Sql-server – Aggregating Multiple COTS Databases into a Data Warehouse or similar for Reporting

data-warehousereportingsql serverssrs

I am sure this is a very basic question, so I apologize, but I've read lots of articles and done a lot of google searches and have not found any leads for this particular challenge I am looking to address. I appreciate any guidance that can be provided.

I have an enterprise environment where we need to have multiple instances of a COTS application spread geographically around the world. These applications are using SQL Server Enterprise Editions 2008, 2012, and 2014 (different versions of the COTS software) and have to remain in their geographic isolation. I have created an SSRS server to facilitate being able to give the customers access to their specific geographically isolated COTS database data. However, the demand has now grown where we want the users to be hitting a data warehouse for the SSRS data so we don't risk impacting our production systems. Additionally, my team would like to be able to aggregate the data for some enterprise reporting.
I have read a bunch on data warehousing but I can't seem to find any solutions to bringing 14 different instances of a single COTS application into a single SQL server for reporting against. Ideally we'd like to be able to track the changes as well. The 3 databases per COTS instance are all named the same regardless of the version. Two of the databases are relatively static (maybe 200 updates per day each), but one is very active (70k+ writes per day). The solution doesn't have to be real time, but does need to at least offer a daily load.

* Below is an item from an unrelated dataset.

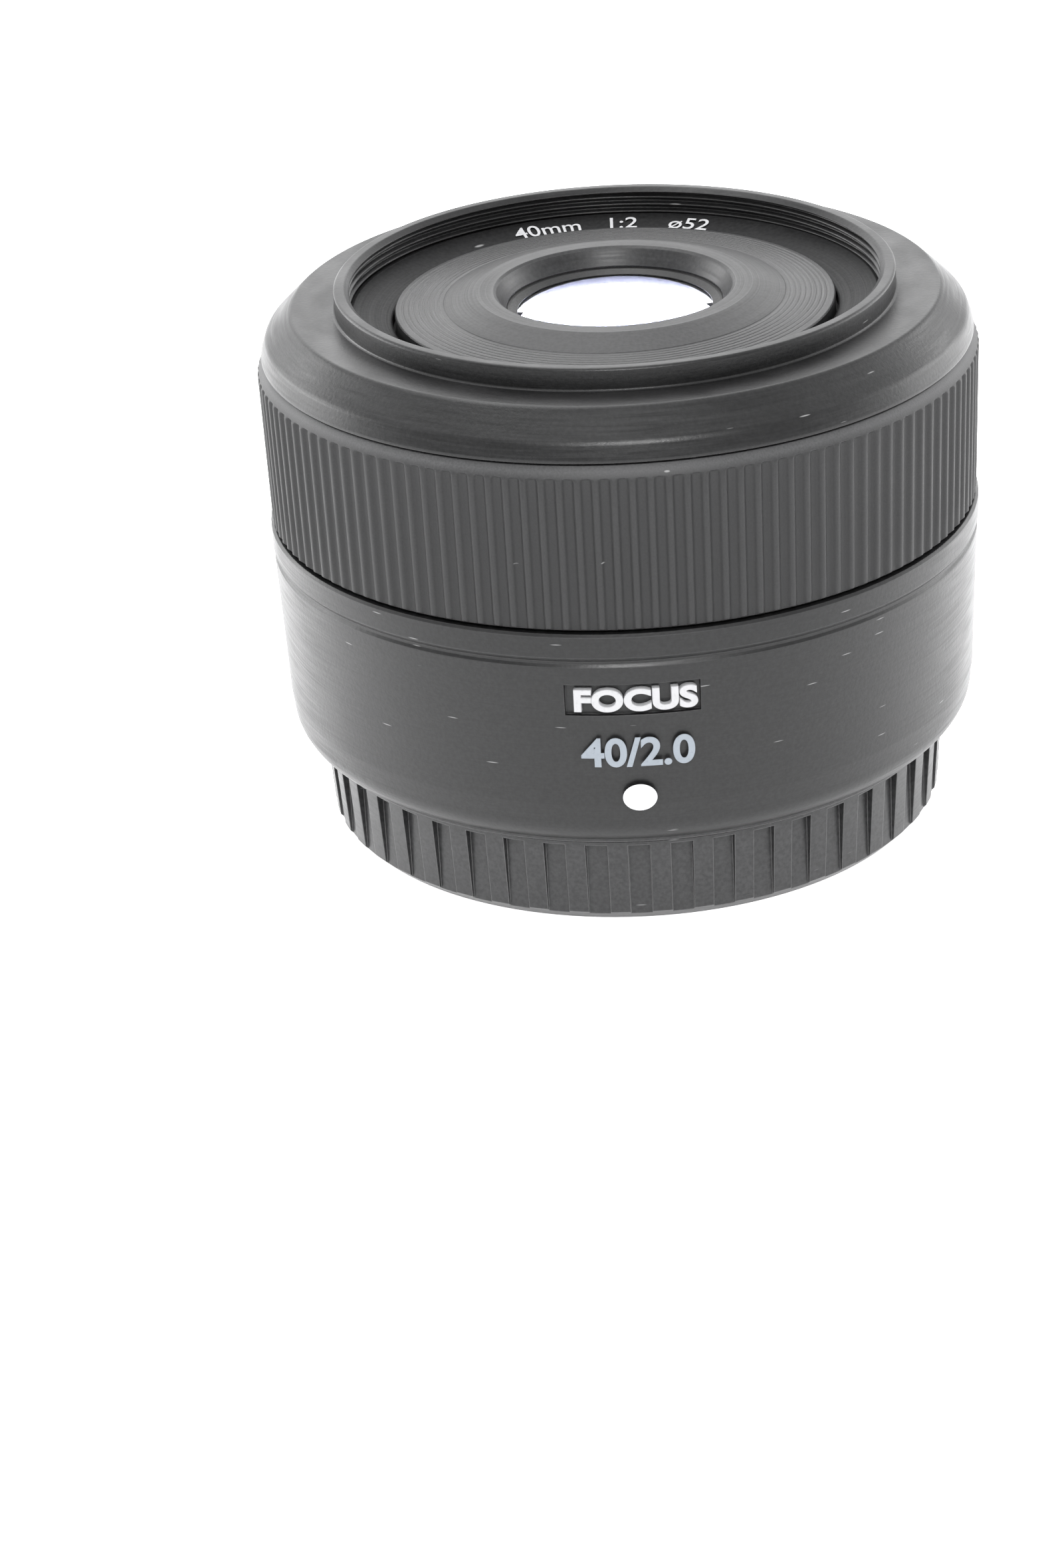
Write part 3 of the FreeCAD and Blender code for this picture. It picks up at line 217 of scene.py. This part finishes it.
def worked(name, colour, roughness, metallic, grain, stretch=(1, 1, 1), grain_scale=3000, edge=0.06):
    """A plain engineering material: colour and roughness vary a little, with a fine surface grain."""
    graph = Graph(name)
    fine = graph.noise(graph.stretched(*stretch), grain_scale, 3)
    cloud = graph.noise(graph.stretched(1, 1, 1), 200, 3)
    soft, rims = graph.soft_edges(edge * MM)
    dark = tuple(0.78 * c for c in colour[:3]) + (1.0,)
    pale = tuple(min(1.0, 1.2 * c + 0.01) for c in colour[:3]) + (1.0,)
    base = graph.mixed(graph.spread(cloud, 0.3, 0.7), dark, pale)
    base = graph.mixed(graph.sums("MULTIPLY", graph.spread(fine, 0.35, 0.65), 0.35), base, dark)
    base = graph.mixed(graph.sums("MULTIPLY", rims, 0.4), base, pale)
    rough = graph.sums("ADD", graph.spread(fine, 0.3, 0.7, roughness - 0.06, roughness + 0.06),
                       graph.spread(cloud, 0.3, 0.7, -0.03, 0.03))
    normal = graph.bump(fine, grain * MM, soft)
    return graph.finish(Base_Color=base, Roughness=rough, Metallic=metallic, Normal=normal)


def felt(name):
    """Black felt: dull, with a coarse fibrous surface."""
    graph = Graph(name)
    fibres = graph.noise(graph.stretched(1, 1, 1), 4000, 5, 0.7)
    colour = graph.mixed(fibres, grey(0.008), grey(0.04))
    rough = graph.spread(fibres, 0.3, 0.7, 0.85, 1.0)
    return graph.finish(Base_Color=colour, Roughness=rough, Normal=graph.bump(fibres, 0.05 * MM))


def circuit_board(name):
    """Green solder resist over a grid of slightly raised, paler tracks."""
    graph = Graph(name)
    tracks = graph.add("ShaderNodeTexBrick", {
        "Vector": graph.stretched(260, 260, 260),
        "Scale": 1.0,
        "Mortar Size": 0.02,
        "Color1": (0.02, 0.10, 0.05, 1),
        "Color2": (0.015, 0.085, 0.04, 1),
        "Mortar": (0.05, 0.2, 0.1, 1),
    })
    fine = graph.noise(graph.stretched(1, 1, 1), 2500, 3)
    shadow = (0.01, 0.06, 0.03, 1)
    colour = graph.mixed(graph.spread(fine, 0.4, 0.7, 0, 0.4), tracks.outputs["Color"], shadow)
    return graph.finish(Base_Color=colour, Roughness=graph.spread(fine, 0.3, 0.7, 0.3, 0.45),
                        Normal=graph.bump(tracks.outputs["Fac"], 0.03 * MM))


def coated_glass(name, tint, film_tint):
    """Optical glass whose antireflection film tints what it reflects, with faint wipe marks."""
    graph = Graph(name)
    wipe = graph.noise(graph.stretched(90, 700, 90), 1, 4)
    rough = graph.spread(wipe, 0.45, 0.75, 0.0, 0.015)
    return graph.finish(Base_Color=tint, Roughness=rough, IOR=1.75, Transmission_Weight=1.0,
                        Specular_Tint=film_tint)


def marking_paint(name, colour, roughness):
    """Filled or printed marking paint: slightly uneven, a little worn at its edges."""
    graph = Graph(name)
    fine = graph.noise(graph.stretched(1, 1, 1), 3600, 4, 0.7)
    cloud = graph.noise(graph.stretched(1, 1, 1), 500, 2)
    soft, rims = graph.soft_edges(0.08 * MM)
    dark = tuple(0.72 * c for c in colour[:3]) + (1.0,)
    base = graph.mixed(graph.spread(fine, 0.55, 0.75, 0.0, 0.6), colour, dark)
    base = graph.mixed(graph.spread(cloud, 0.55, 0.8, 0.0, 0.35), base, dark)
    base = graph.mixed(graph.sums("MULTIPLY", rims, 0.35), base, dark)
    rough = graph.spread(fine, 0.3, 0.7, roughness - 0.08, roughness + 0.08)
    return graph.finish(Base_Color=base, Roughness=rough, Normal=graph.bump(fine, 0.012 * MM, soft))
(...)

Database 1 ~ 600 MB and 200 writes/day

Database 2 ~ 1.4 GB and 200 writes/day

Database 3 ~ 35-120 GB (depending on location) and 70k writes/day (all application events and audit) [old entries are never modified so would only need to send the delta]

So how can I bring in 42 Vendor Databases into a single data warehouse? Is there an approach better than the data warehouse to pursue? Thank you very much in advance, and if there is anything else that is needed to offer a solution, please let me know.

Best Answer

It appears that you just want a copy of all your databases centrally located, which could then be used to run the same report for different regions, just by changing the datasource?

You could acheive this with a single Server and a single instance.

While I wouldn't call this a data warehouse (per se), but it might be the simplest solution to solve your requirements.

With this approach you would end up with 42 databases on your instance and you could name them anything thing you like, but I would suggest including the source location in the name of the database

- for example
   [Source Server].SourceDB    -->      [Dest Server].DestDB
  [Sydney.xyz.com].Database1   -->  [Central.xyz.com].Sydney_Database1
  [Sydney.xyz.com].Database2   -->  [Central.xyz.com].Sydney_Database2
[Brisbane.xyz.com].Database1   -->  [Central.xyz.com].Brisbane_Database1
[Brisbane.xyz.com].Database2   -->  [Central.xyz.com].Brisbane_Database2
etc...

You could achieve this via

  • Replication ,or
  • Log Shipping

Both of these solutions are relatively simple (assuming you have network access between all your nodes), and replication you only need to replicate speific objects (tables, procs etc) that you use in your reports (whereas log shipping will be the whole database), but replication can be problematic to troubleshoot.